I have ADSP 21368 based custom board How Can I do multipoint FFT on data (32K) sitting on External SDRAM? Is it possible to do it without copying it in internal memory?
Thanks in advance.
You cannot do multipoint FFT directly from external memory as SIMD mode is not supported for external memory. Please refer to the restrictions on External memory given on page 3-78 of the hardware reference manual at the following link.

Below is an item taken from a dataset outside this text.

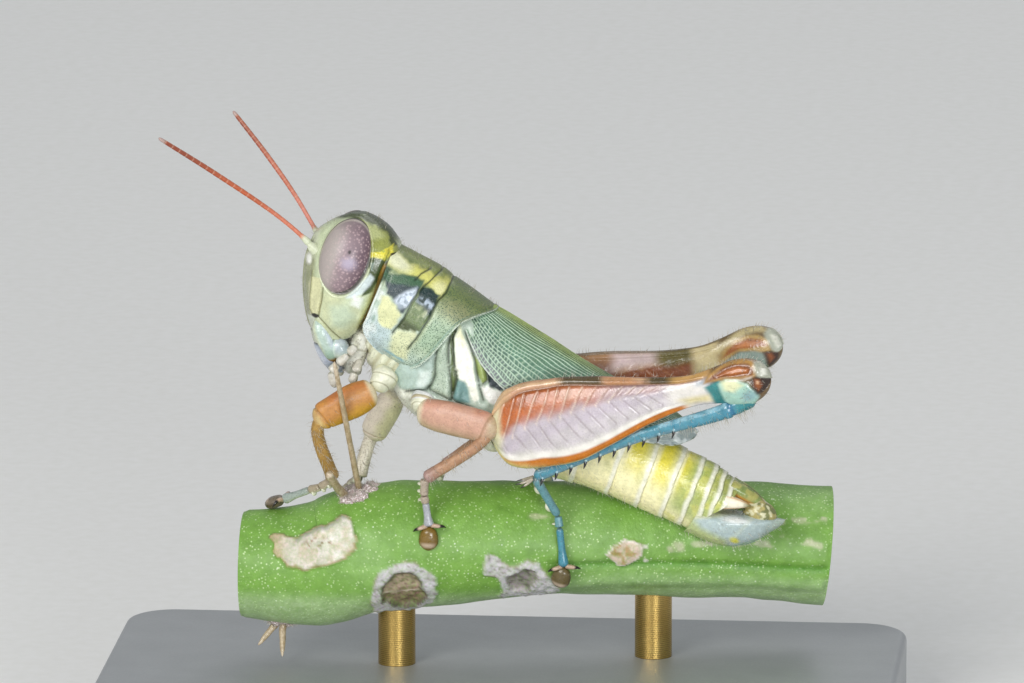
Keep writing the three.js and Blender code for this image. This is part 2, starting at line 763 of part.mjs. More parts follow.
/** Low corky pads where the stem's other areoles sit. */
function areolePads() {
  const pads = [
    { at: [-3.7, -1.6, 6.5], half: [1.25, 0.6, 0.8] },
    { at: [-7.1, -2.0, 8.3], half: [1.6, 0.5, 0.75] },
    { at: [1.1, -0.85, 6.85], half: [1.3, 0.6, 0.65] },
    { at: [5.2, -0.2, 7.9], half: [0.75, 0.3, 0.6] },
    { at: [-8.8, 0.1, 4.95], half: [0.7, 0.6, 0.45] },
  ];
  return pads.map((pad) => ball({ ...pad, sides: 8, rings: 5 }));
}

function plateShape() {
  const { length, width, thickness, corner, edge } = PLATE;
  const x = length / 2 - edge;
  const y = width / 2 - edge;
  const outline = new THREE.Shape();
  outline.moveTo(-x + corner, -y);
  outline.lineTo(x - corner, -y);
  outline.absarc(x - corner, -y + corner, corner, -Math.PI / 2, 0);
  outline.absarc(x - corner, y - corner, corner, 0, Math.PI / 2);
  outline.absarc(-x + corner, y - corner, corner, Math.PI / 2, Math.PI);
  outline.absarc(-x + corner, -y + corner, corner, Math.PI, 1.5 * Math.PI);
  const geometry = new THREE.ExtrudeGeometry(outline, {
    depth: thickness - 2 * edge,
    bevelEnabled: true,
    bevelThickness: edge,
    bevelSize: edge,
    bevelSegments: 1,
    curveSegments: 4,
  });
  return geometry.translate(0, 0, edge);
}

// ---------------------------------------------------------------- putting it together

const pronotum = pronotumSolid();
const pronotumRoom = pronotumSolid(GAP);
const tegminaRoom = SIDES.map(([, side]) => tegmenSolid(side, GAP));
const thoraxRoom = thoraxSolid(GAP);
const abdomenRoom = abdomenSolid(GAP);
const thorax = without(thoraxSolid(), pronotumRoom, ...tegminaRoom);
const prosternum = without(prosternumSolid(), pronotumRoom, thoraxRoom);
add(trunk, "pronotum", pronotum, sage);
add(trunk, "thorax", thorax, sage);
add(trunk, "prosternum", prosternum, cream);
add(trunk, "abdomen", without(abdomenSolid(), thoraxRoom, ...tegminaRoom), yellow);
for (const [word, side] of SIDES) {
  add(trunk, `tegmen_${word}`, without(tegmenSolid(side), pronotumRoom), wingGreen);
}

// Tail end: the small plates round the tip of the abdomen.
const cercus = (side, grow = 0) => limb({
  line: [
    fromFrame(trunk, [16.35, side * 0.72, -1.62]),
    fromFrame(trunk, [17.4, side * 0.62, -1.2]),
  ],
  size: [[0, 0.3, 0.25], [0.6, 0.25, 0.25], [1, 0.1, 0.15]],
  round: [0.1, 0.1],
  sides: 8,
  steps: 4,
  grow,
});
const pallium = ball({
  at: fromFrame(trunk, [17.85, 0, -1.35]), half: [0.75, 0.5, 0.5], turn: [0, 32, 0], sides: 8, rings: 6,
});
const cerciRoom = SIDES.map(([, side]) => cercus(side, MEMBRANE));
const platesRoom = [supraAnalSolid(MEMBRANE), subgenitalSolid(MEMBRANE)];
add(trunk, "supra_anal_plate", without(supraAnalSolid(), abdomenRoom, ...cerciRoom), yellow);
add(trunk, "subgenital_plate", without(subgenitalSolid(), abdomenRoom, ...cerciRoom), pearl);
add(trunk, "pallium", without(pallium, abdomenRoom, ...platesRoom, ...cerciRoom), cream);
for (const [word, side] of SIDES) {
  add(trunk, `cercus_${word}`, without(cercus(side), abdomenRoom), cream);
}

// Head: the capsule, its eyes and antennae, then the mouthparts from the lip inwards.
const ANTENNA_BENDS = {
  left: [[-7.72, -0.8, 20.54], [-8.8, -1.1, 21.55], [-11.2, -1.95, 23.4], [-13.35, -2.95, 25.0]],
  right: [[-7.46, 0.85, 20.56], [-8.35, 1.05, 22.0], [-9.55, 1.55, 23.55], [-10.95, 2.2, 25.15]],
};
const eyesRoom = SIDES.map(([, side]) => eye(side, MEMBRANE));
const head = without(headSolid(), pronotumRoom, ...eyesRoom);
add(headFrame, "head", head, sage);
for (const [word, side] of SIDES) {
  const antenna = antennaSolid(side, ANTENNA_BENDS[word]);
  add(headFrame, `eye_${word}`, eye(side), eyeGrey);
  add(headFrame, `antenna_${word}`, without(antenna, head, ...eyesRoom), antennaOrange);
}

const labrum = labrumSolid();
const capsule = [pronotumRoom, headSolid()];
const mandiblesRoom = SIDES.map(([, side]) => mandible(side, MEMBRANE));
const maxillaeRoom = SIDES.map(([, side]) => maxilla(side, MEMBRANE));
const mouthRoom = [...capsule, labrum, ...mandiblesRoom, ...maxillaeRoom];
add(headFrame, "labrum", without(labrum, ...capsule), pearl);
for (const [word, side] of SIDES) {
  const jaw = without(mandible(side), ...capsule, labrum, mandible(-side, MEMBRANE));
  add(headFrame, `mandible_${word}`, jaw, pearl);
  add(headFrame, `maxilla_${word}`, without(maxilla(side), ...capsule, labrum, ...mandiblesRoom), pearl);
}
add(headFrame, "labium", without(labium(), ...mouthRoom, prosternum), cream);
for (const [word, side] of SIDES) {
  const maxillary = palpSolid([
    fromFrame(headFrame, [0.05, side * 0.95, -2.05]), fromFrame(headFrame, [-0.42, side * 1.12, -2.45]),
    fromFrame(headFrame, [-0.7, side * 1.2, -2.75]), fromFrame(headFrame, [-0.5, side * 1.1, -3.4]),
  ]);
  const labial = palpSolid([
    fromFrame(headFrame, [0.42, side * 0.45, -2.35]), fromFrame(headFrame, [0.25, side * 0.75, -2.85]),
    fromFrame(headFrame, [0.1, side * 0.8, -3.3]),
  ]);
  add(headFrame, `maxillary_palp_${word}`, without(maxillary, ...mouthRoom, labium(MEMBRANE)), cream);
  add(headFrame, `labial_palp_${word}`, without(labial, ...mouthRoom, labium(MEMBRANE), maxillary), cream);
}

// Legs: each pair is of one build, but every foot stands where it can grip.
const stemRoom = stem(MEMBRANE);
const PAIRS = {
  fore: { sizes: FORE_SIZES, coxa: 0.5, shade: orangeLeg, shinShade: orangeLeg, footShade: pinkLeg },
  mid: { sizes: MID_SIZES, coxa: 0.5, shade: pinkLeg, shinShade: pinkLeg, footShade: pinkLeg },
  hind: { coxa: 0.62, shade: femurLilac, shinShade: tibiaBlue, footShade: tibiaBlue },
};
for (const [name, leg] of Object.entries(LEGS)) {
  const pair = PAIRS[name.split("_")[0]];
  const { side } = leg;
  const hind = !pair.sizes;
  const femur = hind ? hindFemurSolid(side) : femurSolid(leg, pair.sizes);
  const femurRoom = hind ? hindFemurSolid(side, GAP) : femurSolid(leg, pair.sizes, GAP);
  const tibia = hind ? hindTibiaSolid(leg) : tibiaSolid(leg, pair.sizes);
  const coxa = without(coxaSolid(leg, pair.coxa), pronotumRoom, thoraxRoom, prosternumSolid(GAP));
  const hips = [coxaSolid(leg, pair.coxa, MEMBRANE), thorax];
  const beside = hind ? [] : [hindFemurSolid(side, GAP)];
  add(legs, `${name}_coxa`, coxa, cream);
  add(legs, `${name}_femur`, without(femur, ...hips, ...beside), pair.shade);
  add(legs, `${name}_tibia`, without(tibia, femurRoom, stemRoom), pair.shinShade);
  add(legs, `${name}_tarsus`, without(tarsusSolid(leg), tibia, femurRoom, stemRoom), pair.footShade);
}

// Perch and stand: two rods stand on the plate, each hollowed at its top to seat the stem.
add(stand, "perch_stem", joined(stem(), ...areolePads(), spinyAreole(), ...hangingSpines()), stemGreen);
add(stand, "stand_base", solidOf(plateShape()), plateGrey);
for (const [word, x, y] of RODS) {
  const reach = 4;
  const rod = new THREE.CylinderGeometry(ROD_RADIUS, ROD_RADIUS, reach, 20);
  rod.rotateX(Math.PI / 2);
  rod.translate(x, y, PLATE.thickness + reach / 2);
  add(stand, `stand_rod_${word}`, without(solidOf(rod), stemRoom), rodMetal);
}

export default grasshopper;
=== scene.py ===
# A male cactus grasshopper, life size, head up on a cut length of slender cactus stem, on a plain stand.
# It is put together as the animal is: trunk plates, then wings, tail, head, legs, and what it stands on.
# Shapes are worked out in millimetres and turned to metres when a mesh is made.

import math

import bpy
import numpy as np
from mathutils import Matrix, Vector


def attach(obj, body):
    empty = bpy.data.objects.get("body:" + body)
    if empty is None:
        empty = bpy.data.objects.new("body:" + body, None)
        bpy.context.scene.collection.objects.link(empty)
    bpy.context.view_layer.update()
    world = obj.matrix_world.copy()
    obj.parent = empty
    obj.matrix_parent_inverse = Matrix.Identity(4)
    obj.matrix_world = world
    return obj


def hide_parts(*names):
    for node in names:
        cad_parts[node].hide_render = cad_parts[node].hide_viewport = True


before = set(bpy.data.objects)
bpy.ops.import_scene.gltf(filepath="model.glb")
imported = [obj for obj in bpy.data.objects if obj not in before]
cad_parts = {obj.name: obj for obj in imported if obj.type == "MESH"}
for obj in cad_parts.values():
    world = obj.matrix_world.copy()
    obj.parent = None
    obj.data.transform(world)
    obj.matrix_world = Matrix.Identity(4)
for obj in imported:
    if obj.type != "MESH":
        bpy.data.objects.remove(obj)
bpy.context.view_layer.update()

MM = 0.001
TAU = 2 * math.pi


# ---- Studio: a wide pale floor, a large soft lamp low at the head end, and two weaker lamps, front and back.
# The camera stands nearly square to the animal's side and looks slightly down, as at a thing on a shelf.

AIM = Vector((0.48, 0, 16.37)) * MM
CAMERA_TURN, CAMERA_RISE = math.radians(5), math.radians(12)
LENS, AWAY = 400, 455.1 * MM


def from_aim(turn, rise, distance):
    """A place at a distance from the aim point: turn 0 is in front of the insect's left side."""
    flat = math.cos(rise)
    return AIM + Vector((math.sin(turn) * flat, -math.cos(turn) * flat, math.sin(rise))) * distance


def look_at_aim(thing, place):
    thing.location = place
    thing.rotation_euler = (place - AIM).to_track_quat("Z", "Y").to_euler()
    bpy.context.scene.collection.objects.link(thing)


camera = bpy.data.objects.new("camera", bpy.data.cameras.new("camera"))
camera.data.lens = LENS
camera.data.sensor_width = 36
camera.data.clip_start = 0.01
camera.data.clip_end = 20
look_at_aim(camera, from_aim(CAMERA_TURN, CAMERA_RISE, AWAY))
bpy.context.scene.camera = camera

LAMPS = [  # name, turn, rise, distance, width, power, colour
    ("key_lamp", -24, 25, 0.5, 0.26, 1.55, (1.0, 0.98, 0.95)),
    ("fill_lamp", 20, 5, 0.5, 0.16, 1.1, (0.96, 0.98, 1.0)),
    ("back_lamp", 160, 55, 0.5, 0.30, 0.35, (1.0, 1.0, 1.0)),
]
for name, turn, rise, distance, width, power, colour in LAMPS:
    lamp = bpy.data.objects.new(name, bpy.data.lights.new(name, "AREA"))
    lamp.data.shape = "DISK"
    lamp.data.size = width
    lamp.data.energy = power
    lamp.data.color = colour
    look_at_aim(lamp, from_aim(math.radians(turn), math.radians(rise), distance))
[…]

That being said you could do FFT in non SIMD mode accessing single data point from external memory at a time for computation without copying it into internal memory, as the DAG data registers are capable of accessing external memory directly on 21368 unlike the 21364 and the 21362 processors. You could refer to the CFFT_nonsimd.asm available in the tools for this which implements radix-2 FFT. If you are planning to write your own code for FFT from external memory please keep in mind the restrictions on external memory on page 3-78 during implementation.
I've had to do this in the past on processors with even smaller internal memory (like 2k words). You'll need to do a two dimensional decomposition of the FFT. Essentially, you'll break the 32k-point FFT into 128- and 256-point FFTs. You'll need to move the shorter blocks of data into internal memory, FFT them, and then move them out. Since the main FFTs occur in internal memory, you can use the full capabilities of SIMD. Also, by doing this decomposition, you don't need to allocate 32kwords of internal storage. A good description can be found in the book "DFT, FFT, and Convolution Algorithms" by Burrus and Parks.

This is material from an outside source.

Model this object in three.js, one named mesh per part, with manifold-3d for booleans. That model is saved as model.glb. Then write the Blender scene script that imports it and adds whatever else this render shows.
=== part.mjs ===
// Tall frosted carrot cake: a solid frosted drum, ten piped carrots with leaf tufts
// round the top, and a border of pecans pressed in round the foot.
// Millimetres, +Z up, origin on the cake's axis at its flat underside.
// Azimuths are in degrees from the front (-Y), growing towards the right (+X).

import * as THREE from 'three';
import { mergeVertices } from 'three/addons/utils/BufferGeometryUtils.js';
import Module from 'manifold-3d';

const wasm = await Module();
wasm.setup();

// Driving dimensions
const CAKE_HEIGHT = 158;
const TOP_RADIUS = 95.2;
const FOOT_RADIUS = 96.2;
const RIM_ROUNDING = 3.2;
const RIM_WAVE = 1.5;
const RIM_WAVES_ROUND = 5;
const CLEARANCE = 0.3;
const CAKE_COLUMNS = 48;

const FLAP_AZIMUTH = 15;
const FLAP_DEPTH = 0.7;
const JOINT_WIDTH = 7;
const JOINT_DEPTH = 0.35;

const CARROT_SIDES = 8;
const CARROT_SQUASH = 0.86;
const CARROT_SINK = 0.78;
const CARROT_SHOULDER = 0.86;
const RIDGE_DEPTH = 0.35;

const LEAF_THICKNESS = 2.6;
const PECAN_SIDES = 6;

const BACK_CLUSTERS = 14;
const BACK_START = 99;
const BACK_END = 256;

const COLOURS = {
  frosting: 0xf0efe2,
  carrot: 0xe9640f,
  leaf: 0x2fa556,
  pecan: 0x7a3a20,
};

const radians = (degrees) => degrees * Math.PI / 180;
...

I have a similar wish to the original post: to perform an FFT (say 16384 point) on data held in SDRAM connected to a Sharc 21369.
Due to the limited internal memory on the 21369, I am in need of a FFT routine for which the input data, output data, and twiddle table are all held in SDRAM. Is there a library function for this?
I am finding that:
1) The non-SIMD version of cfftN() from filter.h requires N words of dmda at the link stage (presumably to hold its twiddle table?). The max size of FFT I can use is therefore limited by how much internal dmda memory I can make available (not enough...)
2) The non-SIMD version of cfft(N) from filter.h requires a length N twiddle table held in pmda. Again, the max size of FFT I can use is therefore limited by how much internal memory I can make available, this time pmda.
3) cfftN() from trans.h seems to require 0.75N words of pmda at the link stage, presenting similar problems to the filter.h functions.
Despite having oodles of SDRAM available, with only the above functions available, the maximum size of FFT I can perform is still limited by internal memory!
A faster solution is presumably to divide the large FFT into smaller ones that can all be computed in internal memory and use SIMD, as mentioned in a previous reply to this thread. Is there a library function for this?
The basic algorithm is known as the mixed-radix FFT algorithm. Information can be found at:
The large FFT is broken into a number of smaller algorithms which can execute efficiently from internal memory. I don't know of any commercial implementations of the algorithm on the SHARC. We've done related work on a consulting basis for other customers. Its a couple of days of effort.
I also would like to compute a large FFT (32k, 64k) with the new 21469. In Visual DSP I can find the library functions
complex_float *cfft65536 (complex_float dm input, complex_float dm output);
complex_float *cfft32768 (complex_float dm input, complex_float dm output);
which should do perform large FFTs, but in my program they always cause a memory error. After reading this thread, I believe that it is not very promising to play around with the lDF file. Is it right that cfft32768 cannot be used by today processor? Are there any other library function, which allow the computation of large FFTs in SIMD or SISD?
I put together some slides describing how the 2-dimensional decomposition of the FFT works. I also provided example MATLAB code showing how to do it in practice. The approach lets you decompose large FFTs into a series of smaller transforms each of which can fit in internal memory. Take a look at the PPT.
If someone is brave enough, and has the time, can you turn this into C/ASM that leverages the existing complex FFT functions for the SHARC? I've done the theory. I need some help with the implementation. Having an efficient large FFT function on the SHARC would sure be handy.